Are you smiling now indulgently? Well, you shouldn’t. The accountant created the business card in Excel for two reasons. Firstly, because he could. Secondly, because he didn’t know what other, better tool to use. They’re the same reasons why you write your texts in Word; because you can and do not know of a better tool. Meanwhile, better ones exist. Why?

Writing is a difficult process. Cutting and bending words to yield to your will only make your brain squirm to find ways to get out of it. It tries to procrastinate, coming up with easier tasks, the effects of which are visible immediately, not just after a few hours. Such tasks as choosing fonts for example. Setting colors. Checking your e-mail or Facebook also seems to do the trick. When there is a blank sheet of paper in front of you and you’re aware that another 50 pages need to be filled, how do you deal with it?

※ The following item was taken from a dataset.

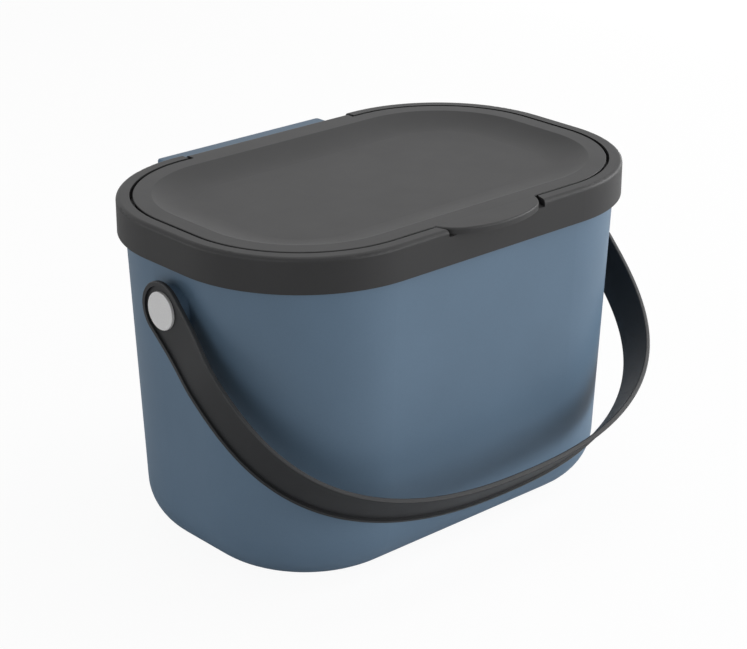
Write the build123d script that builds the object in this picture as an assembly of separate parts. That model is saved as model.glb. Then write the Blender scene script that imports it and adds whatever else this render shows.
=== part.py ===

  • Make your computer… a typewriter. I know at least a few writers who have an old-school laptop on their desk just for writing. It’s main advantage? It is not connected to the internet. There are no programs on it except the simplest text editor. You can’t do anything else but write on it.
  • Find a simpler text editor. The disadvantage of Word (and others like it) is the notion “because you can”. Only once you have a text to transform should you be focusing on changing fonts or adjusting the margins. There is a category of editors which we call distraction free — they do not have any interface elements except the cursor. You cannot do anything except write in them. What do I recommend? Calmy Writer (application for Chrome), iA Writer (Windows, Mac), Ulysses (Mac). There’s a blog post over at VentureHarbour comparing the apps. Check it out!
  • Most of the tools recommended above support Markdown. It’s a markup language that allows you to format texts as you type. It sounds awful, but learning it will take you three minutes. And when you start writing in Markdown, you will not go back to traditional formatting.

The result of this stage is… your text is almost ready! There are many people who finish writing at this point. However, one more task awaits us.

Stage Three: Editing

We call Word a text editor because it is ideally suited for this stage. It allows you to format the text and have your fun with choosing fonts, setting margins or colors. But text editing is still working on its fluidity and style.

  • Read the text aloud to see how it “flows”. Reading out loud will allow you to catch logical errors in the construction of sentences or phrases that do not sound too clear.
  • Delete unnecessary words. There is no one rule to determine which words are “unnecessary”. You can have a more descriptive style and plant adjectives and adverbs in each sentence, or you can also write more to the point. It’s your readers who determine what they like.
  • Avoid repetition. Unless it’s a conscious exercise. Also pay attention to all kinds of linguistic clichés. For example, describing athletes as “fit as a fiddle” is a cliché. Find your own style.
  • Punctuation and signs show that you are not a slave to the keyboard. On a standard keyboard you will not find the “correct” quotes symbol, and you’ll be looking in vain for hyphens — long lines like this . This is something Word can help you a lot with.

The effect of this stage will be a well-formatted, effortless text that you can publish with a clear conscience.